**Source material**.
********

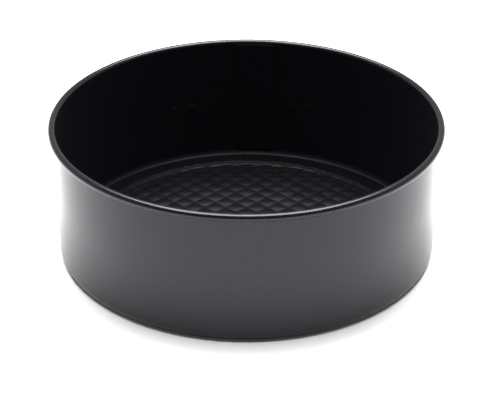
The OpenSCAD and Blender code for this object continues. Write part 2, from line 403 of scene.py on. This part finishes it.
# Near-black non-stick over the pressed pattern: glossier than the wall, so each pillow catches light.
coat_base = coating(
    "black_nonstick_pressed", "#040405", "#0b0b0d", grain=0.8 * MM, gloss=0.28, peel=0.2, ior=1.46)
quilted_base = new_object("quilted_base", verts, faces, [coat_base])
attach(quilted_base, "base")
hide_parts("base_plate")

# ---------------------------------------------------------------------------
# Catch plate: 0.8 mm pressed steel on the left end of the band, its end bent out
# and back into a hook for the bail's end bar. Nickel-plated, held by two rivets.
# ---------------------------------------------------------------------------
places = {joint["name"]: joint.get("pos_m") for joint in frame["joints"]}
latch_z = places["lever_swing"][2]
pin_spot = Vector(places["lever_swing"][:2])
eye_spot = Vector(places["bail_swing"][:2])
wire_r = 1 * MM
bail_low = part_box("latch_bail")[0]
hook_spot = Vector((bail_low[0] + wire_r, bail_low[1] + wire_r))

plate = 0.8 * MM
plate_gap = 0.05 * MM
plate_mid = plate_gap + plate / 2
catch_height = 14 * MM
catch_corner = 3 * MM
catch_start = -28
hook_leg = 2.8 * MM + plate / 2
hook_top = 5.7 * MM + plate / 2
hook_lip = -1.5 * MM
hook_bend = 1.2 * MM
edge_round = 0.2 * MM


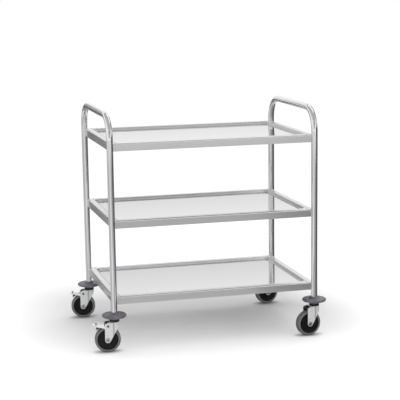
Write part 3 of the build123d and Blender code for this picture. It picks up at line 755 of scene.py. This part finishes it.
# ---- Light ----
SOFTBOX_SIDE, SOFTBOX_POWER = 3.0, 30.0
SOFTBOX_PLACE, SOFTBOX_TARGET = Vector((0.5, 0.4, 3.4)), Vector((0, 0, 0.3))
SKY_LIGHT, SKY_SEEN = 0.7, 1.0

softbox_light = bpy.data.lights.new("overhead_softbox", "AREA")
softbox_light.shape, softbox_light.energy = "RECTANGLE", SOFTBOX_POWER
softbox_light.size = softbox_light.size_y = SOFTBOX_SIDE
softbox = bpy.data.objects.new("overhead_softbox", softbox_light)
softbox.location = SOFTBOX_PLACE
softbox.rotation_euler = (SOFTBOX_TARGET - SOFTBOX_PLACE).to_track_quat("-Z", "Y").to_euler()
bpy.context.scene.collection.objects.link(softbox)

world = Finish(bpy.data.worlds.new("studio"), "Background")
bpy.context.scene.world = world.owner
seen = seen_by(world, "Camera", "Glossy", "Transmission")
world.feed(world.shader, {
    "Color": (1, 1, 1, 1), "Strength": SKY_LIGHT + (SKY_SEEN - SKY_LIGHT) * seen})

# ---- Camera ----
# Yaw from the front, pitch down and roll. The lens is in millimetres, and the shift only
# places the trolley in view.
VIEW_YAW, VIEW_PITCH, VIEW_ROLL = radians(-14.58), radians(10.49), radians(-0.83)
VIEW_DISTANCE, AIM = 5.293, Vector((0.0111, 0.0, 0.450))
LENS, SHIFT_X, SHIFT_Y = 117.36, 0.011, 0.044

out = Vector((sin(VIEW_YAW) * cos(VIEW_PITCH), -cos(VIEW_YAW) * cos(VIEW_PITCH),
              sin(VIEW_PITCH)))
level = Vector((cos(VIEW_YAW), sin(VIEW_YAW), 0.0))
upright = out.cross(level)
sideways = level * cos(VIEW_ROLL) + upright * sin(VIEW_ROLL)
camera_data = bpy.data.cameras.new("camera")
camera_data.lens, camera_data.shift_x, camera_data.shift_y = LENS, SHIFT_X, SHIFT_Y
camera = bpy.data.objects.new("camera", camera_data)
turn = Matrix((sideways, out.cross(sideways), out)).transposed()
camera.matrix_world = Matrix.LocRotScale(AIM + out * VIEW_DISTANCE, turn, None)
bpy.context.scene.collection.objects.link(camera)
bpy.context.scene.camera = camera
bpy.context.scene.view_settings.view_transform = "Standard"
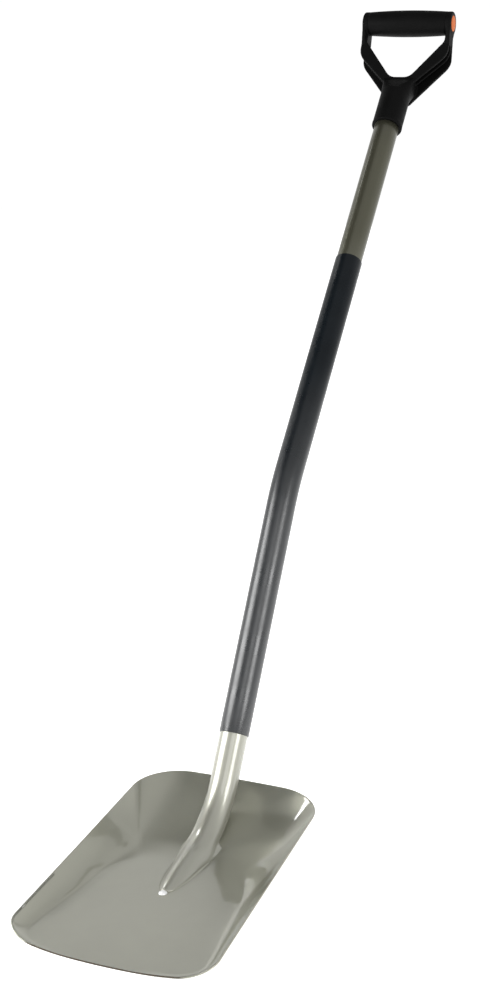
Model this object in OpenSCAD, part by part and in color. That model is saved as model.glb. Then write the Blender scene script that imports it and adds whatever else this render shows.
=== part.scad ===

********

**What the task requires**.
Exactly as they stand, please print the lines from the first line of the records above down to the line that includes "bpy.context.scene.collection.objects.link(softbox)", both of those included and no others.

**Written response**.
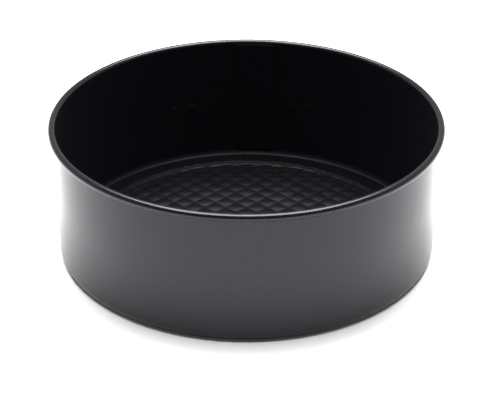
The OpenSCAD and Blender code for this object continues. Write part 2, from line 403 of scene.py on. This part finishes it.
# Near-black non-stick over the pressed pattern: glossier than the wall, so each pillow catches light.
coat_base = coating(
    "black_nonstick_pressed", "#040405", "#0b0b0d", grain=0.8 * MM, gloss=0.28, peel=0.2, ior=1.46)
quilted_base = new_object("quilted_base", verts, faces, [coat_base])
attach(quilted_base, "base")
hide_parts("base_plate")

# ---------------------------------------------------------------------------
# Catch plate: 0.8 mm pressed steel on the left end of the band, its end bent out
# and back into a hook for the bail's end bar. Nickel-plated, held by two rivets.
# ---------------------------------------------------------------------------
places = {joint["name"]: joint.get("pos_m") for joint in frame["joints"]}
latch_z = places["lever_swing"][2]
pin_spot = Vector(places["lever_swing"][:2])
eye_spot = Vector(places["bail_swing"][:2])
wire_r = 1 * MM
bail_low = part_box("latch_bail")[0]
hook_spot = Vector((bail_low[0] + wire_r, bail_low[1] + wire_r))

plate = 0.8 * MM
plate_gap = 0.05 * MM
plate_mid = plate_gap + plate / 2
catch_height = 14 * MM
catch_corner = 3 * MM
catch_start = -28
hook_leg = 2.8 * MM + plate / 2
hook_top = 5.7 * MM + plate / 2
hook_lip = -1.5 * MM
hook_bend = 1.2 * MM
edge_round = 0.2 * MM


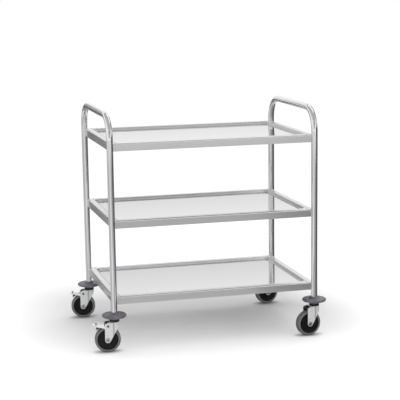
Write part 3 of the build123d and Blender code for this picture. It picks up at line 755 of scene.py. This part finishes it.
# ---- Light ----
SOFTBOX_SIDE, SOFTBOX_POWER = 3.0, 30.0
SOFTBOX_PLACE, SOFTBOX_TARGET = Vector((0.5, 0.4, 3.4)), Vector((0, 0, 0.3))
SKY_LIGHT, SKY_SEEN = 0.7, 1.0

softbox_light = bpy.data.lights.new("overhead_softbox", "AREA")
softbox_light.shape, softbox_light.energy = "RECTANGLE", SOFTBOX_POWER
softbox_light.size = softbox_light.size_y = SOFTBOX_SIDE
softbox = bpy.data.objects.new("overhead_softbox", softbox_light)
softbox.location = SOFTBOX_PLACE
softbox.rotation_euler = (SOFTBOX_TARGET - SOFTBOX_PLACE).to_track_quat("-Z", "Y").to_euler()
bpy.context.scene.collection.objects.link(softbox)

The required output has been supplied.